The Fed's Dilemma: Hawk or Dove?
This isn't just another statistic. It's rocket fuel for the 'higher-for-longer' interest rate narrative. The Fed's primary mandate is price stability, and a red-hot job market pours gasoline on inflationary pressures. Every strong data point pushes the needle away from rate cuts and toward a more restrictive stance. The market's priced-in pivot? Suddenly on shakier ground.
Bitcoin in the Crosshairs
For crypto, the implications are immediate. Bitcoin has been dancing to the tune of liquidity expectations. The promise of cheaper money has been a tailwind. A delayed or diminished rate-cut cycle threatens to reverse that flow.
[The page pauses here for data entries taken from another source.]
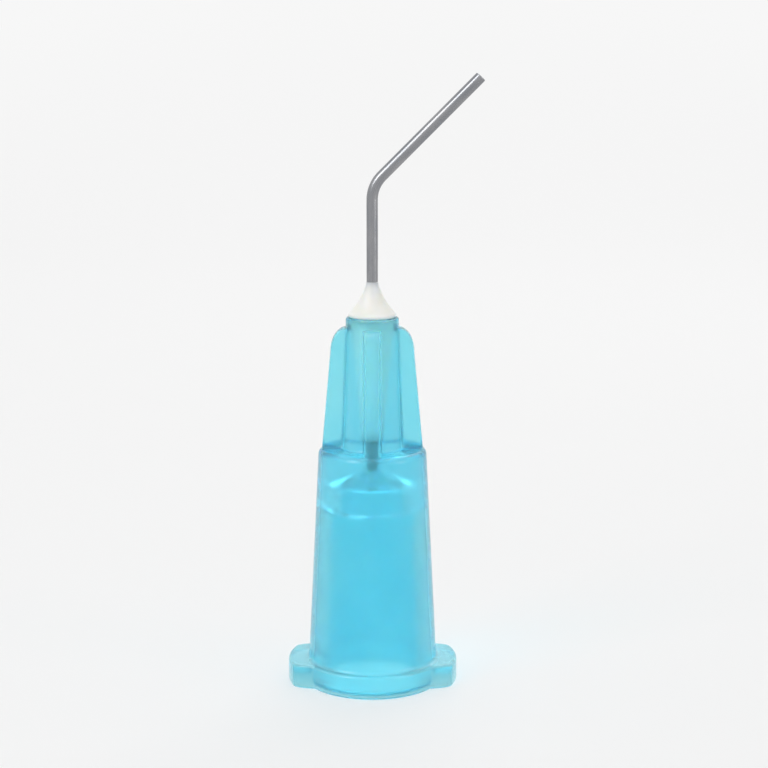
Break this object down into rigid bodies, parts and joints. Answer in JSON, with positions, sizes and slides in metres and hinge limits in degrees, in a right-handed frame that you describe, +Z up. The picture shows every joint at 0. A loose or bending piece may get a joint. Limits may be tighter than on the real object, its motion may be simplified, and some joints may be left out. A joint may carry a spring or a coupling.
{
  "type": "dispensing needle tip",
  "caption": "Blunt dispensing needle tip: a translucent blue plastic Luer-lock hub with lugs and fins, and a thin steel cannula bent to one side, set in a cream glue bead.",
  "frame": {"origin": "centre of the hub's open end, on its flat face, midway between the two lugs", "axes": "+Z up the hub's axis from the open end to the nose, +X the way the cannula bends"},
  "size_m": [0.0089, 0.0064, 0.0279],
  "materials": {
    "hub_plastic": "translucent moulded polypropylene, smooth",
    "steel": "drawn stainless tube, bright",
    "glue": "cured cream epoxy, satin"
  },
  "bodies": {
    "root": {"hub": "hub_plastic", "cannula": "steel", "glue_bead": "glue"}
  },
  "joints": []
}
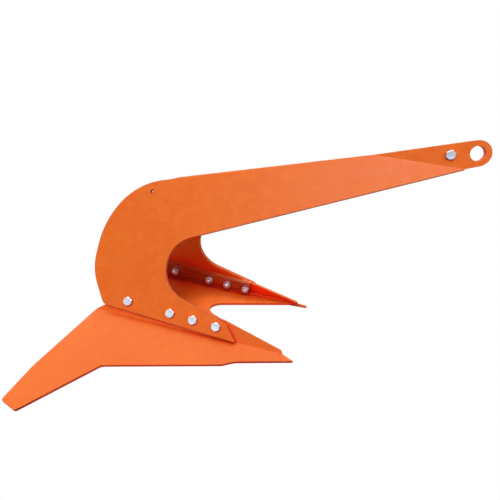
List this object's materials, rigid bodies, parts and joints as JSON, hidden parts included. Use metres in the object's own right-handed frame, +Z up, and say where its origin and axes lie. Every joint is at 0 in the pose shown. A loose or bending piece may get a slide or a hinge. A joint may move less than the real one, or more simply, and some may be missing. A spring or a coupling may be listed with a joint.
{
  "type": "plow anchor",
  "caption": "Plow anchor: twin curved shank plates joined at a shackle eye, bolted to a folded fluke with two forward prongs, a V notch and swept tails.",
  "frame": {"origin": "centre of the shackle eye, on the mirror plane", "axes": "+X from the fluke towards the eye, +Z up with the anchor standing on its two prong tips and two tail ends, Y across; right is -Y"},
  "size_m": [1.1086, 0.8826, 0.4904],
  "materials": {
    "paint_orange": "gloss enamel over rolled steel plate",
    "weld_paint": "enamel over weld beads",
    "primer_brown": "dull red-brown primer under orange overspray",
    "zinc": "bright zinc plated fasteners"
  },
  "bodies": {
    "root": {"backing_bar_left": "primer_brown", "backing_bar_right": "primer_brown", "blade_weld_left": "weld_paint", "blade_weld_right": "weld_paint", "bolt_left_1": "zinc", "bolt_left_2": "zinc", "bolt_left_3": "zinc", "bolt_left_4": "zinc", "bolt_right_1": "zinc", "bolt_right_2": "zinc", "bolt_right_3": "zinc", "bolt_right_4": "zinc", "bolt_shank": "zinc", "fluke_blade": "paint_orange", "fluke_wing_left": "paint_orange", "fluke_wing_right": "paint_orange", "nut_left_1": "zinc", "nut_left_2": "zinc", "nut_left_3": "zinc", "nut_left_4": "zinc", "nut_right_1": "zinc", "nut_right_2": "zinc", "nut_right_3": "zinc", "nut_right_4": "zinc", "nut_shank": "zinc", "shank_plate_left": "paint_orange", "shank_plate_right": "paint_orange", "under_weld_left": "weld_paint", "under_weld_right": "weld_paint"}
  },
  "joints": []
}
It strengthens the dollar, tightens financial conditions, and tests the resilience of every risk asset. Watch for a classic 'risk-off' shudder across the board.
Look Beyond the Headline Noise
But here's where it gets interesting. The crypto narrative is evolving. Yes, macro matters—but it's no longer the only game in town. Adoption vectors like ETF inflows, institutional custody solutions, and real-world settlement layers are building a foundation less correlated to every Fed whisper. The digital asset thesis was never solely about cheap money; it's about a new financial architecture.
So, does strong labor data 'kill' the rally? It might stall the purely liquidity-driven speculation. But it also highlights the very reason alternatives like Bitcoin exist: as a hedge against the endless policy gymnastics of central banks trying to manage an economy with blunt tools. After all, on Wall Street, a 'soft landing' is often just what they call the period right before the next unexpected nosedive.